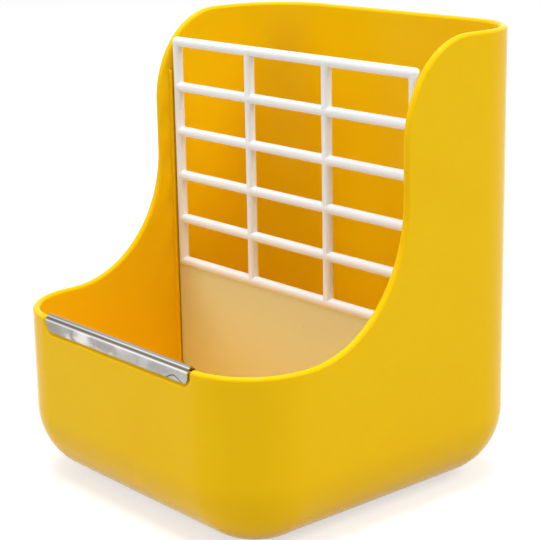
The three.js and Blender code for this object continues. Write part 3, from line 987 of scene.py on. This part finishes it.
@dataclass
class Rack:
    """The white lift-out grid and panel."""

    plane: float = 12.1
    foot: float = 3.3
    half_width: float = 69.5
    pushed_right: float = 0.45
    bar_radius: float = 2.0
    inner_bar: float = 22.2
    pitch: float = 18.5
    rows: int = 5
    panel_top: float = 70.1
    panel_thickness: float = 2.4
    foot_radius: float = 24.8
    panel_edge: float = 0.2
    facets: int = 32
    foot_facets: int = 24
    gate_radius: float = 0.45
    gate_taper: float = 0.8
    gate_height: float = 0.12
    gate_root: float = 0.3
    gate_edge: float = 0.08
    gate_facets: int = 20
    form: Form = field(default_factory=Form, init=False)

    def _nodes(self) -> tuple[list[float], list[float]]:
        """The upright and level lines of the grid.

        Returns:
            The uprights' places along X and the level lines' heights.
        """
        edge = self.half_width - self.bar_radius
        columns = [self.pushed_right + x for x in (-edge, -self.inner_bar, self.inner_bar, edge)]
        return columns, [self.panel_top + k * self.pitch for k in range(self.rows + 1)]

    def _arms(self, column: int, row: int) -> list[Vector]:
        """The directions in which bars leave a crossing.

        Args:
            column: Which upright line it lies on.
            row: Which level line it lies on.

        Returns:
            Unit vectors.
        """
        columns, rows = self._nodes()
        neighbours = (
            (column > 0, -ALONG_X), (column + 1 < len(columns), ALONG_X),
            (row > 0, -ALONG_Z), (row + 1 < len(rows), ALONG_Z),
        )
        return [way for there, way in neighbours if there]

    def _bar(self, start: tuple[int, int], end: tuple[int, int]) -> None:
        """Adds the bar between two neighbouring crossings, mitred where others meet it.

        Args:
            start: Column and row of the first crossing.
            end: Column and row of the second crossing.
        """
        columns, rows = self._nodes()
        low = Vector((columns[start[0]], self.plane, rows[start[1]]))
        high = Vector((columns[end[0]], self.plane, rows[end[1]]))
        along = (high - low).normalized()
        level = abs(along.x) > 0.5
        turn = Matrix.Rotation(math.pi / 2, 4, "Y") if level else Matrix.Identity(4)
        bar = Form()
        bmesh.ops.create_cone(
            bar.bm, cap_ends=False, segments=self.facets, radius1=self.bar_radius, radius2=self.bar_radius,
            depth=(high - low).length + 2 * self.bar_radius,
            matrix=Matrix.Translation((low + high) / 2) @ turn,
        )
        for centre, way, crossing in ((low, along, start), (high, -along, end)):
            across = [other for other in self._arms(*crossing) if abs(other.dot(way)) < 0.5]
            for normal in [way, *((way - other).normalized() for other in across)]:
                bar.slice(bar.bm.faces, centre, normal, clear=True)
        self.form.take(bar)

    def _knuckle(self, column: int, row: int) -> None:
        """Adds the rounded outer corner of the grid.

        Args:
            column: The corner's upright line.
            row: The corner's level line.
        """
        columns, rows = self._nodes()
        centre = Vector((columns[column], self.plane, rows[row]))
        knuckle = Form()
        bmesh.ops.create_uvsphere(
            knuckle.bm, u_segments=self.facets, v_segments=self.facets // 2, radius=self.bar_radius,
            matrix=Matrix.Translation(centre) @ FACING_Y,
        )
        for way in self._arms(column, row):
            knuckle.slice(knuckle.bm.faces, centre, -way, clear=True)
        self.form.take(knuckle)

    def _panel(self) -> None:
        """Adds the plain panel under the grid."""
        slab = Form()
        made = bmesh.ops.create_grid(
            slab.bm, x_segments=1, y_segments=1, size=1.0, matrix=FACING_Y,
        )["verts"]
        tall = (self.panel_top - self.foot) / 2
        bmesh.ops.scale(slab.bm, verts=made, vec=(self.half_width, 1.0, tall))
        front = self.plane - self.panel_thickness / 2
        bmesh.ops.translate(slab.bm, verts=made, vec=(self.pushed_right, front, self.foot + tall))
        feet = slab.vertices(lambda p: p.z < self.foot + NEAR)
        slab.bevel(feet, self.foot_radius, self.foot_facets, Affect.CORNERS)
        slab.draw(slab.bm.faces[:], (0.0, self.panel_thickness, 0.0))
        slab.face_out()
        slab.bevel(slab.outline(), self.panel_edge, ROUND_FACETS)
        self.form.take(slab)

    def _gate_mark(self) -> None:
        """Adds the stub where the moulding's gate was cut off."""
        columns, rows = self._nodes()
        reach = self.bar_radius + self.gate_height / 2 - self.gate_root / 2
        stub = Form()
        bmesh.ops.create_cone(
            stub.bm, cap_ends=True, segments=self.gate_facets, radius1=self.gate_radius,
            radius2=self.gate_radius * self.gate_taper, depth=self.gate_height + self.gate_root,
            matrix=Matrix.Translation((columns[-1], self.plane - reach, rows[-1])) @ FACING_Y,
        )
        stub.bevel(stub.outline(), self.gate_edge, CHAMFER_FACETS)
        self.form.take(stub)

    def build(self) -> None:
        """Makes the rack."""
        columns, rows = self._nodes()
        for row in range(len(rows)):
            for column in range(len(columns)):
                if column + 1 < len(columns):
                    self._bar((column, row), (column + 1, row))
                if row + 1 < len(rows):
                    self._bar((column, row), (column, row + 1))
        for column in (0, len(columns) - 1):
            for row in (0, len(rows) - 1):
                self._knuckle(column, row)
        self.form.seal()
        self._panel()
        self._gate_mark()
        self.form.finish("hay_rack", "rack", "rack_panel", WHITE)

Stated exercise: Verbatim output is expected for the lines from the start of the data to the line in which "white lift-out grid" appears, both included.

Exercise answer:
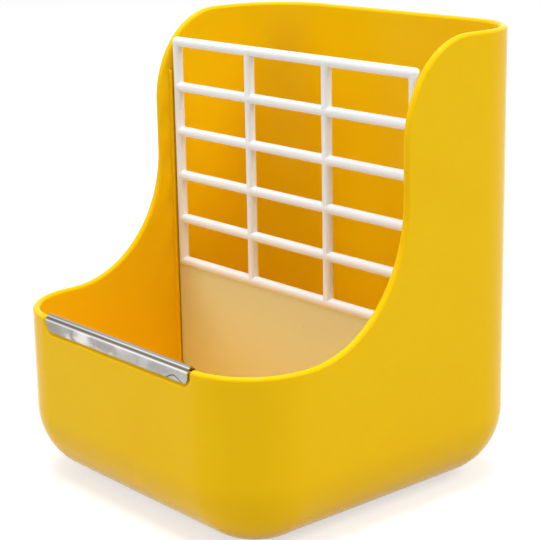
The three.js and Blender code for this object continues. Write part 3, from line 987 of scene.py on. This part finishes it.
@dataclass
class Rack:
    """The white lift-out grid and panel."""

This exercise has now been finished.